The single-valued extension of time-ordered correlators implies self-consistent, interacting quantum dynamics on backgrounds with closed timelike curves, potentially serving as exact laboratories for quantum information and causality in such spacetimes [Deutsch:1991nm, Hartle:1993sg, Bennett:2009rt, Lloyd:2010nt, Luminet:2021qae, Bishop:2024cqa]. Moreover, these settings may clarify roles of periodicity, causality, and analytic structure in holographic correspondences and topological quantum field theory. The results suggest future opportunities in exploring new phases of holography, the implementation of nonlocality, and the study of modular invariants in CFTs with nonstandard topology.
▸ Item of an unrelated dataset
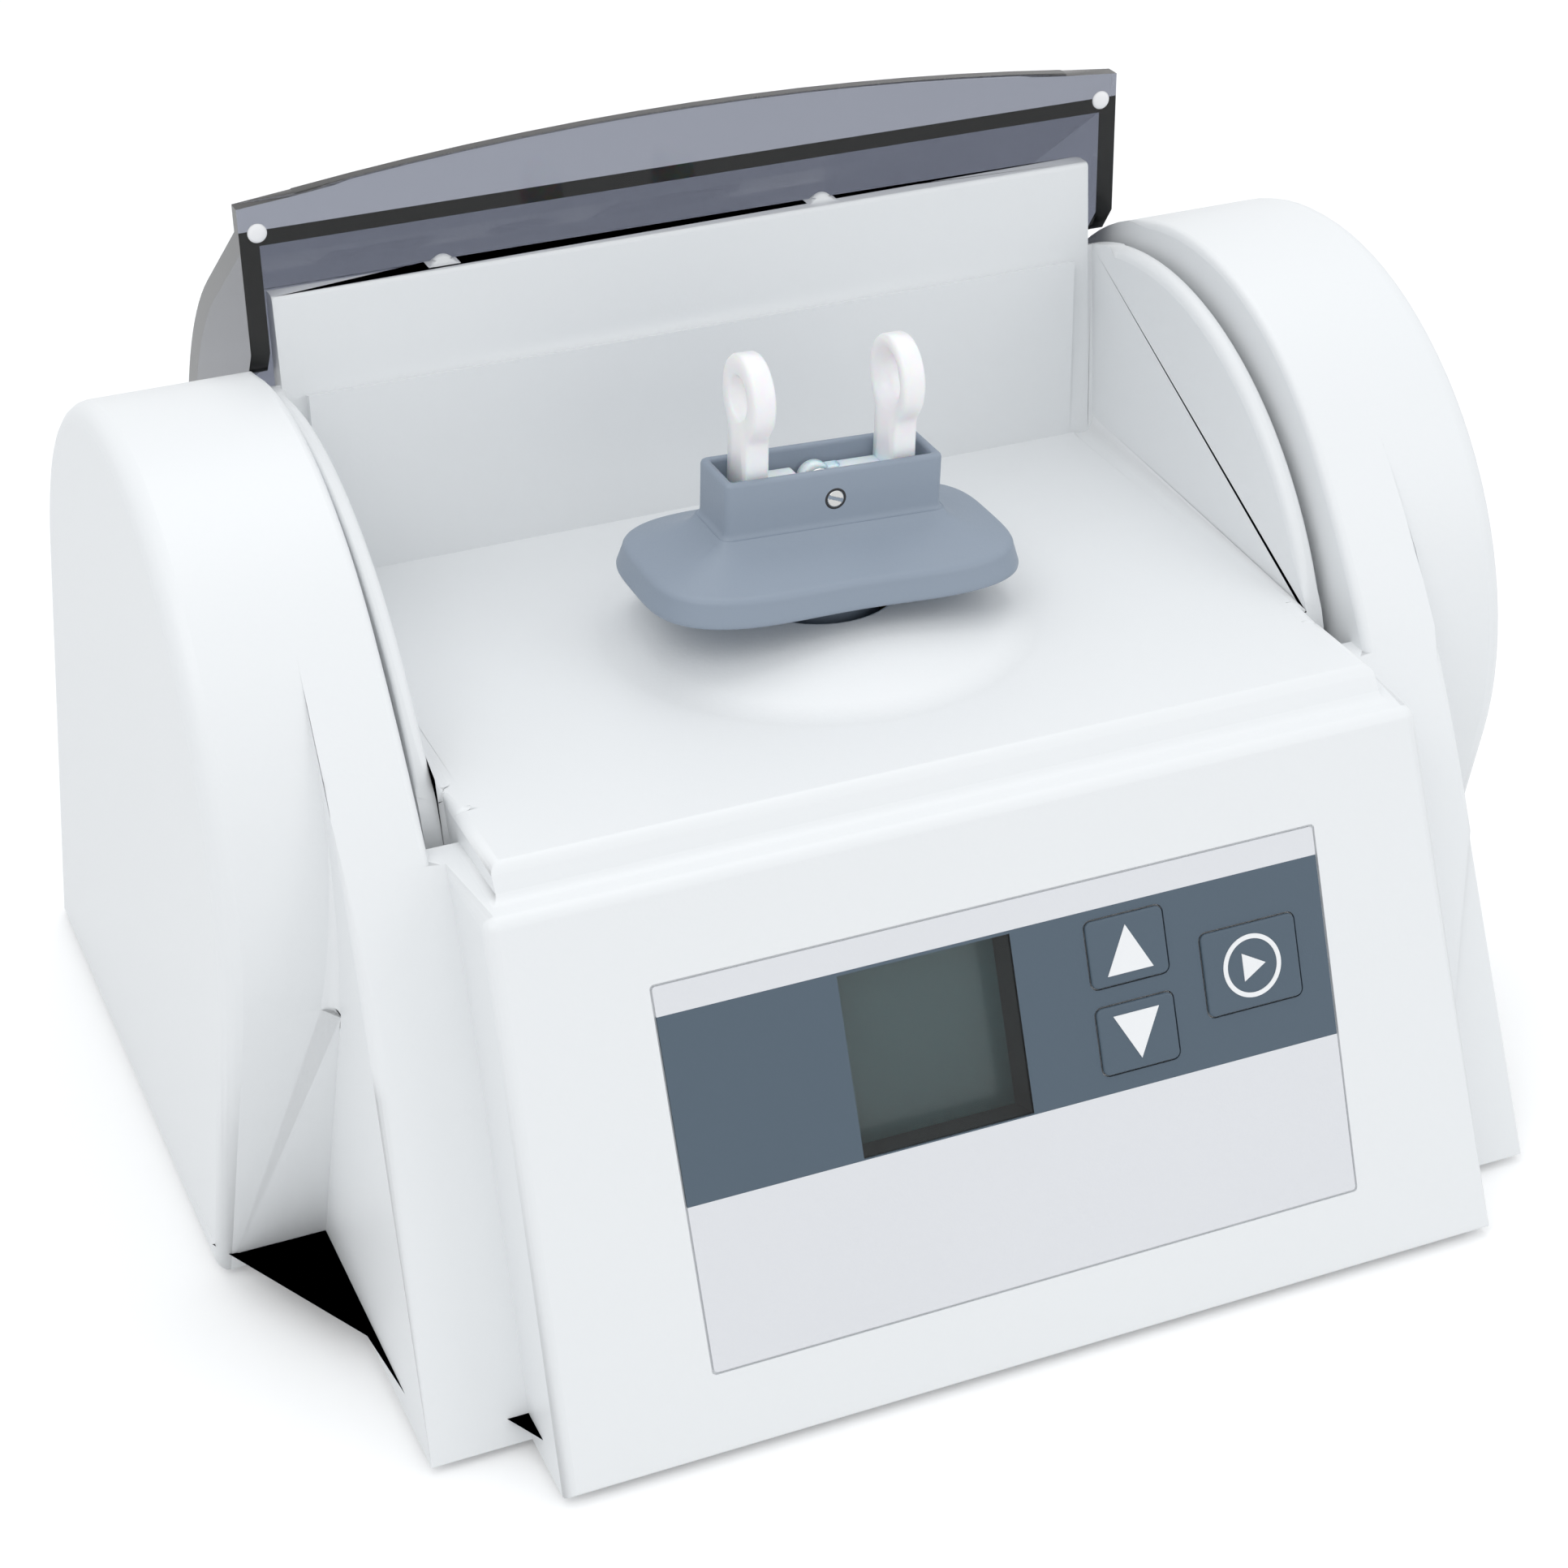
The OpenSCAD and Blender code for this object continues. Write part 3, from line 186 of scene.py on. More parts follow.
def tube(path, radius, sides=10):
    """A round wire along a path: rings of the radius square to the path's tangent."""
    path = np.asarray(path, float)
    way = np.gradient(path, axis=0)
    way /= np.linalg.norm(way, axis=1)[:, None]
    helper = np.where(np.abs(way[:, 2:3]) < 0.9, [[0.0, 0.0, 1.0]], [[0.0, 1.0, 0.0]])
    side = np.cross(way, helper)
    side /= np.linalg.norm(side, axis=1)[:, None]
    up = np.cross(way, side)
    a = np.linspace(0, 2 * np.pi, sides, endpoint=False)
    ring = np.cos(a)[None, :, None] * side[:, None] + np.sin(a)[None, :, None] * up[:, None]
    return grid_solid(path[:, None] + radius * ring)


def circle(r, middle=(PIVOT_Y, PIVOT_Z), sides=96):
    """Outline of a circle in (y, z), about the hinge unless told otherwise."""
    a = np.linspace(0, 2 * np.pi, sides, endpoint=False)
    return np.stack([middle[0] + r * np.cos(a), middle[1] + r * np.sin(a)], -1)


def prism(outline, low, high):
    """A closed prism along X from low to high, from an outline of (y, z) points."""
    n = len(outline)
    points = np.column_stack([np.repeat([low, high], n), np.tile(np.asarray(outline, float), (2, 1))])
    i = np.arange(n)
    j = (i + 1) % n
    sides = np.stack([i, i + n, j + n, j], -1).tolist()
    return points, [list(range(n)), list(range(2 * n - 1, n - 1, -1)), *sides]


def reshaped(obj, steps):
    """Cuts prisms from a mesh or joins them to it, one on each side of the mixer for every step."""
    tools = []
    for operation, outline, low, high in steps:
        points, faces = merged([prism(outline, low, high), prism(outline, -high, -low)])
        tool = mesh_object("tool", placed(points), faces, smooth=False)
        work = bmesh.new()
        work.from_mesh(tool.data)
        bmesh.ops.recalc_face_normals(work, faces=work.faces)
        work.to_mesh(tool.data)
        work.free()
        change = obj.modifiers.new("shape", "BOOLEAN")
        change.operation = operation
        change.solver = "EXACT"
        change.object = tool
        tools.append(tool)
    source = obj.data
    obj.data = bpy.data.meshes.new_from_object(obj.evaluated_get(bpy.context.evaluated_depsgraph_get()))
    obj.modifiers.clear()
    bpy.data.meshes.remove(source)
    for tool in tools:
        bpy.data.meshes.remove(tool.data)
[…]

A critical avenue for future research lies in precisely characterizing circumstances where the extension to periodic time fails (e.g., for CFTs with non-integral spin, generalized branch cut structures, or nontrivial time delays in commutators) and in constructing explicit dynamical models on ET$^D$ with interactions, as well as connecting these frameworks to celestial CFT and quantum gravity.

Conclusion

The paper rigorously constructs a conformally invariant, globally single-valued extension of time-ordered correlation functions for unitary Lorentzian CFTs to spacetimes with periodic time and space, overcoming conventional difficulties associated with closed timelike curves. Explicit formulae in two and higher dimensions demonstrate the viability of the approach under controlled assumptions on analytic structure. These results have substantive implications for the quantization and holographic duality of quantum field theories on nontrivial topologies and suggest promising future directions in quantum gravity and nonlocal QFT (2512.09089).